» Listed records:
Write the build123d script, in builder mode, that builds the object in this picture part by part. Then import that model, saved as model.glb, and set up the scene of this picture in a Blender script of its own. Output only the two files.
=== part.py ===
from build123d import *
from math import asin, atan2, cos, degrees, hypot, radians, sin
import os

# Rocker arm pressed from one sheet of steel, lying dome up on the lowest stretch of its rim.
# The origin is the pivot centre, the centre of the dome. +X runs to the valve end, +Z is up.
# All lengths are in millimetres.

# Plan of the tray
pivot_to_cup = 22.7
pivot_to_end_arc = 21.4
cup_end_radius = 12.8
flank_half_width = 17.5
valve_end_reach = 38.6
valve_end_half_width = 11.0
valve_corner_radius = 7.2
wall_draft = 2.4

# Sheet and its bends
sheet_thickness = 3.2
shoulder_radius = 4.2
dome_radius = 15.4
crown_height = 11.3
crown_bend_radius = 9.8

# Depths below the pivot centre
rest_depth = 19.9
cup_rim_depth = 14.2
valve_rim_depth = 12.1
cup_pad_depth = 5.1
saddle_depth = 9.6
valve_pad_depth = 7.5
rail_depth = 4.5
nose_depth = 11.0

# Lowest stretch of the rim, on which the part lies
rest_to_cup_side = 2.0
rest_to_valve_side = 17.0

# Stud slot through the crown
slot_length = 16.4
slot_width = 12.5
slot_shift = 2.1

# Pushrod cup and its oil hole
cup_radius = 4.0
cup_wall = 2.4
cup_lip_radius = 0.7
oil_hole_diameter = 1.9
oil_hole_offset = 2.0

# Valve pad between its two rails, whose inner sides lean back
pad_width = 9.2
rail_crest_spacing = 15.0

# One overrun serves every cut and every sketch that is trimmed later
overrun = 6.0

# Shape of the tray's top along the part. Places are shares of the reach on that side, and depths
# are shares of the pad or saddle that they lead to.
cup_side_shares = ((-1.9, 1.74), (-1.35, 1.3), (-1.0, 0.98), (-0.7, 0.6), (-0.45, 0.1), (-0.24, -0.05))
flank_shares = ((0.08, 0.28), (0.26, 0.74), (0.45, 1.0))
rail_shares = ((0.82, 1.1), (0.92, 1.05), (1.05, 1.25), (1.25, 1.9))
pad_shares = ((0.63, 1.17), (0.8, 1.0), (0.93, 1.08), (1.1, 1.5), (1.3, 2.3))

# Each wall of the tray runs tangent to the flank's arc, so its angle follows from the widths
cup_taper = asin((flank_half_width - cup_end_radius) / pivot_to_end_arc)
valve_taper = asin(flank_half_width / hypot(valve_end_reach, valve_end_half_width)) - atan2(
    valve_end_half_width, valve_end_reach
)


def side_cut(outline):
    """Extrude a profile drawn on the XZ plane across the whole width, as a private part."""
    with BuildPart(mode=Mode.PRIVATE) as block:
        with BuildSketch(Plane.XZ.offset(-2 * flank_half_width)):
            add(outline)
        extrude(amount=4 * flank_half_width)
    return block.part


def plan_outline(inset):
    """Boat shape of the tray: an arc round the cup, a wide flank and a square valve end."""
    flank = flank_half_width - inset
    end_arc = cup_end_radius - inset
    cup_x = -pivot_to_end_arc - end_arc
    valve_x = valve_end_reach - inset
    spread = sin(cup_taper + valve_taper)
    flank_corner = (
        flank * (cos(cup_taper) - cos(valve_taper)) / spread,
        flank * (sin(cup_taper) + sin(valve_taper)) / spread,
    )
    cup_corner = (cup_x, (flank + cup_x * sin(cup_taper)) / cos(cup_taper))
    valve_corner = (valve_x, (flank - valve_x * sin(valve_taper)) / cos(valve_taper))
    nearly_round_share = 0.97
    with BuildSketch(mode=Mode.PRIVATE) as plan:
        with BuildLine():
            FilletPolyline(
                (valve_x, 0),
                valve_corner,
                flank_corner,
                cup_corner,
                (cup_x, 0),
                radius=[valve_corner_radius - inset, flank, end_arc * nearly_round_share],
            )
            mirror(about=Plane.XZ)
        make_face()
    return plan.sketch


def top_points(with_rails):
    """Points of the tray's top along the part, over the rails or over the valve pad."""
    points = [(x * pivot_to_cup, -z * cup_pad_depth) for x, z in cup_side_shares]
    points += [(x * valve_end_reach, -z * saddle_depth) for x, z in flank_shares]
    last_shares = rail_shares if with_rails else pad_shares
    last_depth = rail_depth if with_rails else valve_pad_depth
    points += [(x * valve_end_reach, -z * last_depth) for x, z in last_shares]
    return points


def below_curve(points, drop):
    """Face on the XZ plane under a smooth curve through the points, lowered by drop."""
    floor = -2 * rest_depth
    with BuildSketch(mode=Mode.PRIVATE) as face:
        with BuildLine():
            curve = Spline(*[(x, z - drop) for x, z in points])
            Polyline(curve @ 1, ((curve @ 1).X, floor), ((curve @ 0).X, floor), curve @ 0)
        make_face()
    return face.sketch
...
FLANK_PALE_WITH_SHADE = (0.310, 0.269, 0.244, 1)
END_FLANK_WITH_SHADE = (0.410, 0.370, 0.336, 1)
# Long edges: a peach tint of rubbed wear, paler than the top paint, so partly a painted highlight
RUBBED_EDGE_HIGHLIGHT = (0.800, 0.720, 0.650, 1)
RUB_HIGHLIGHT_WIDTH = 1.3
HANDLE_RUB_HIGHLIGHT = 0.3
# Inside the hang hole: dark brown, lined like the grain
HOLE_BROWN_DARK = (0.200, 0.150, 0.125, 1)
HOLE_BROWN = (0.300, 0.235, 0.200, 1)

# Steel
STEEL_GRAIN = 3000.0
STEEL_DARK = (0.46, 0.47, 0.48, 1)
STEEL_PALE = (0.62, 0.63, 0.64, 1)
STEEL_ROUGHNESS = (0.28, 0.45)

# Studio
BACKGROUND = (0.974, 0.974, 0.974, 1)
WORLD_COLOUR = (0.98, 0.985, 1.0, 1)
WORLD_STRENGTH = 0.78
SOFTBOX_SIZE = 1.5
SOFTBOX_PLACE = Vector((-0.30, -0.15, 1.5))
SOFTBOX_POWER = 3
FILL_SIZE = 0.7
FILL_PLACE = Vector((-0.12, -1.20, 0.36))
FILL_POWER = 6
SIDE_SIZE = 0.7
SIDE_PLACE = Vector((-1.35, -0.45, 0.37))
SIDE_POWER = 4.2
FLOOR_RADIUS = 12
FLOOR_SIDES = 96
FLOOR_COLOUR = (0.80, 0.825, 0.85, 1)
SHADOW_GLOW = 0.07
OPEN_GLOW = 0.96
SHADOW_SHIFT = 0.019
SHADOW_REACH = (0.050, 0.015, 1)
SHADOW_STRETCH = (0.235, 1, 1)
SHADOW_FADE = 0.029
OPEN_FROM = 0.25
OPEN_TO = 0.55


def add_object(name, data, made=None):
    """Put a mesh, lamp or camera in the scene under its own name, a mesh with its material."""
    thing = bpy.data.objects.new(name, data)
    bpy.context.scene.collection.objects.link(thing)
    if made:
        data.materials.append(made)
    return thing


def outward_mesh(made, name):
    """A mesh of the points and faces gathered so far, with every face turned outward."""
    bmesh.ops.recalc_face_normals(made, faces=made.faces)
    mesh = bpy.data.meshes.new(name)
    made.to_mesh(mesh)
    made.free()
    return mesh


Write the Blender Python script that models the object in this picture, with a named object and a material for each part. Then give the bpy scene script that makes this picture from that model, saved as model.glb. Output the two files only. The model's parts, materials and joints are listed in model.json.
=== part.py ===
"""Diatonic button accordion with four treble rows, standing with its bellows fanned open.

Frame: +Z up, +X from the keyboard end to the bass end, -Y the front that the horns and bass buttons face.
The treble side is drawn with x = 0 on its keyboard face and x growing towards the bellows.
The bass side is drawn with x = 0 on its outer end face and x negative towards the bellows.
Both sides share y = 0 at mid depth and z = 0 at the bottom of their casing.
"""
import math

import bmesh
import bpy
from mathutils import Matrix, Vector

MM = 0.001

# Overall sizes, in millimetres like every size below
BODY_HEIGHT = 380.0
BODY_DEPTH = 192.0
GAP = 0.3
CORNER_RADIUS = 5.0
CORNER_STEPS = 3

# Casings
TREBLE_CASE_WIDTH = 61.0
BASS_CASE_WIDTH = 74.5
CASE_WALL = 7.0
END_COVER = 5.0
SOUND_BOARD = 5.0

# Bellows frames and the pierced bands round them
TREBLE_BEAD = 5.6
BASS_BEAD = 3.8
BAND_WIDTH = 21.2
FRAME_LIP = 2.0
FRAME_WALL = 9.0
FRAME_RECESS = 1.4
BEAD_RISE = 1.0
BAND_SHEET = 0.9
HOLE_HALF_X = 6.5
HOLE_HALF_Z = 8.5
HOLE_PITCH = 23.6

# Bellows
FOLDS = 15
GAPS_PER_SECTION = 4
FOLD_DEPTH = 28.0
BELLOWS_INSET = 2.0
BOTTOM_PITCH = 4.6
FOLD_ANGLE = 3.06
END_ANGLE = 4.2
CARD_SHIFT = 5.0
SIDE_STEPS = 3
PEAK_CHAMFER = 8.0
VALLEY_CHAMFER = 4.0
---
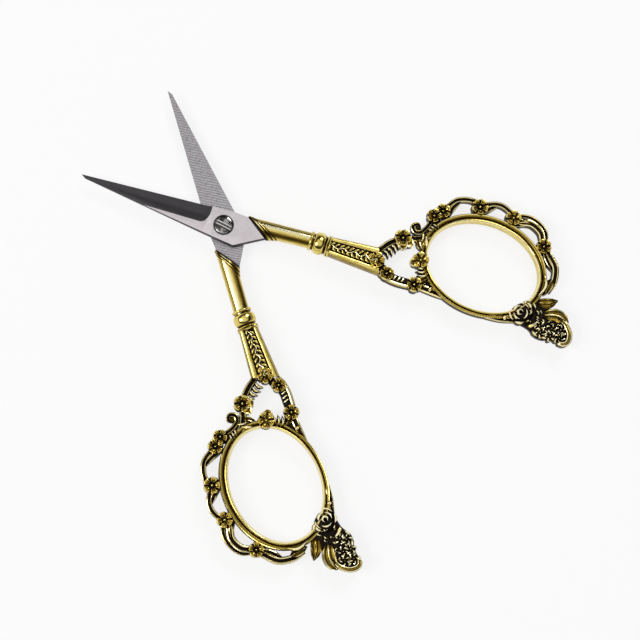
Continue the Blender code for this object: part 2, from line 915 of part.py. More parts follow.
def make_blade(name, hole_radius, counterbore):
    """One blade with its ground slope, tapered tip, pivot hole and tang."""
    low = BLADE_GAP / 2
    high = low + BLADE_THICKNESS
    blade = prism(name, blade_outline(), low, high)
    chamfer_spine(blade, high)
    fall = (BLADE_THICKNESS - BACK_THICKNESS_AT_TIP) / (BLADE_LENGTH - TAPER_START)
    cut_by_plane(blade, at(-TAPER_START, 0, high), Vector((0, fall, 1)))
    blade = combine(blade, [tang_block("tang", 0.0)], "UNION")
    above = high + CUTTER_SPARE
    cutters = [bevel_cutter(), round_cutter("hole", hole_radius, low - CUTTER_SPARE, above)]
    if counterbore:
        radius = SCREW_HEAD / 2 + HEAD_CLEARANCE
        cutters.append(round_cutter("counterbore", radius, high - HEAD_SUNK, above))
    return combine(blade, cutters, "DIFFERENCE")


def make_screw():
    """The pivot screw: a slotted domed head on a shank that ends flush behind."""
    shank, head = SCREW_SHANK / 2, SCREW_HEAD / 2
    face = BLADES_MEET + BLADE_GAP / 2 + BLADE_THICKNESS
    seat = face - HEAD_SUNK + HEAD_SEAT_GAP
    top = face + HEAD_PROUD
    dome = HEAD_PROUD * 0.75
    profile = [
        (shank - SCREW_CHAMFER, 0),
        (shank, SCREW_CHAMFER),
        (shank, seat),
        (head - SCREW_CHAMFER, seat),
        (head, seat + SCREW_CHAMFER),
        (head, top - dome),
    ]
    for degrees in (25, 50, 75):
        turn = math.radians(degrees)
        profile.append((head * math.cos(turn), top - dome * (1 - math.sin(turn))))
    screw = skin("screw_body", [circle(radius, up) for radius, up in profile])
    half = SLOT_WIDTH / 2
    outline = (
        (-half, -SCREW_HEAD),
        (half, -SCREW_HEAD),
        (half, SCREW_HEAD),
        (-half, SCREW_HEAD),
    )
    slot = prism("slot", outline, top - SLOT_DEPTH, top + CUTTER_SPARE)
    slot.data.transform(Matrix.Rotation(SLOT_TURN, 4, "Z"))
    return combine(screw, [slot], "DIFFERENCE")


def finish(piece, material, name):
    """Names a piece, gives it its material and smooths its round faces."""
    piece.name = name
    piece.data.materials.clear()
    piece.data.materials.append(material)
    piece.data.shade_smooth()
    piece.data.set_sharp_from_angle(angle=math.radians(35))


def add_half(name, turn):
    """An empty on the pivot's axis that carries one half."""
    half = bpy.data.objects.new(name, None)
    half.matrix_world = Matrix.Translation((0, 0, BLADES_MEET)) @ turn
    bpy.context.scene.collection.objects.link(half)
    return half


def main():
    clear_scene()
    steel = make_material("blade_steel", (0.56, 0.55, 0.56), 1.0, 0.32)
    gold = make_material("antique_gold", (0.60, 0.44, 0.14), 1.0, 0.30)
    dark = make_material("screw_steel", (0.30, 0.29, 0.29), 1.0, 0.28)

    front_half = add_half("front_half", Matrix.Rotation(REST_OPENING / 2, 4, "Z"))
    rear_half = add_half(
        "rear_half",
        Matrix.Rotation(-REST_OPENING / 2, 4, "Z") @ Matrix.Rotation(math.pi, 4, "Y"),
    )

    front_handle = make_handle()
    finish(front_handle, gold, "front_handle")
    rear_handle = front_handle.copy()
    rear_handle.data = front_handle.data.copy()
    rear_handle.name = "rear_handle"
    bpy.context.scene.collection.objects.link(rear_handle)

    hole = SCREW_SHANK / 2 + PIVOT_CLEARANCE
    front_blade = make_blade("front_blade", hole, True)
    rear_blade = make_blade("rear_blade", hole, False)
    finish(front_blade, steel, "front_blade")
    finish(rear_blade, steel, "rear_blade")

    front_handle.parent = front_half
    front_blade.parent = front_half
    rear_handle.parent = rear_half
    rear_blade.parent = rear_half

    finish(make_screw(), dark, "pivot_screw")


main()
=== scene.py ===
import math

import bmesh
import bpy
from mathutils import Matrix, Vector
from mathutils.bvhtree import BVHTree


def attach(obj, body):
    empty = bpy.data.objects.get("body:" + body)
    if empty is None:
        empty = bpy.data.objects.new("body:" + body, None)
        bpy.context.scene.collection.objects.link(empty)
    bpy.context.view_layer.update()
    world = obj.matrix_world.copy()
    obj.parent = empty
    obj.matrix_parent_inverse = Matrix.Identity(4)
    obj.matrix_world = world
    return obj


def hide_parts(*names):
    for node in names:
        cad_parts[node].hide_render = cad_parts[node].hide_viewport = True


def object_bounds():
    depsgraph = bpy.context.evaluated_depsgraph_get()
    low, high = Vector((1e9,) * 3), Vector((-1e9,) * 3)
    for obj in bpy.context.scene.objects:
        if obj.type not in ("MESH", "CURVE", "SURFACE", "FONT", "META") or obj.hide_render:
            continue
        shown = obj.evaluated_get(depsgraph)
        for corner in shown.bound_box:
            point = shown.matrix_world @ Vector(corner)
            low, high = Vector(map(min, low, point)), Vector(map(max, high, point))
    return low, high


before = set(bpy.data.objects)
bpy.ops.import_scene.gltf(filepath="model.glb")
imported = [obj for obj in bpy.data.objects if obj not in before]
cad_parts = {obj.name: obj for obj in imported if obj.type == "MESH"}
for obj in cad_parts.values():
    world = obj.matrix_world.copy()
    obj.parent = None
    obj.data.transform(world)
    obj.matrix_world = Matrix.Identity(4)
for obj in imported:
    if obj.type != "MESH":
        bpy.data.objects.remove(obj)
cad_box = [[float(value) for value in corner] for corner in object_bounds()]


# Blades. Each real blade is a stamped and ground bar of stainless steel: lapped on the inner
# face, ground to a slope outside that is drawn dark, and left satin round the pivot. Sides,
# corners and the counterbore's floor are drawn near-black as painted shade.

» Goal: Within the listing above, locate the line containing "front_handle.parent = front_half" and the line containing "depsgraph = bpy.context.evaluated_depsgraph_get()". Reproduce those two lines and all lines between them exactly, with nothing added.

» Answer in full:
    front_handle.parent = front_half
    front_blade.parent = front_half
    rear_handle.parent = rear_half
    rear_blade.parent = rear_half

    finish(make_screw(), dark, "pivot_screw")


main()
=== scene.py ===
import math

import bmesh
import bpy
from mathutils import Matrix, Vector
from mathutils.bvhtree import BVHTree


def attach(obj, body):
    empty = bpy.data.objects.get("body:" + body)
    if empty is None:
        empty = bpy.data.objects.new("body:" + body, None)
        bpy.context.scene.collection.objects.link(empty)
    bpy.context.view_layer.update()
    world = obj.matrix_world.copy()
    obj.parent = empty
    obj.matrix_parent_inverse = Matrix.Identity(4)
    obj.matrix_world = world
    return obj


def hide_parts(*names):
    for node in names:
        cad_parts[node].hide_render = cad_parts[node].hide_viewport = True


def object_bounds():
    depsgraph = bpy.context.evaluated_depsgraph_get()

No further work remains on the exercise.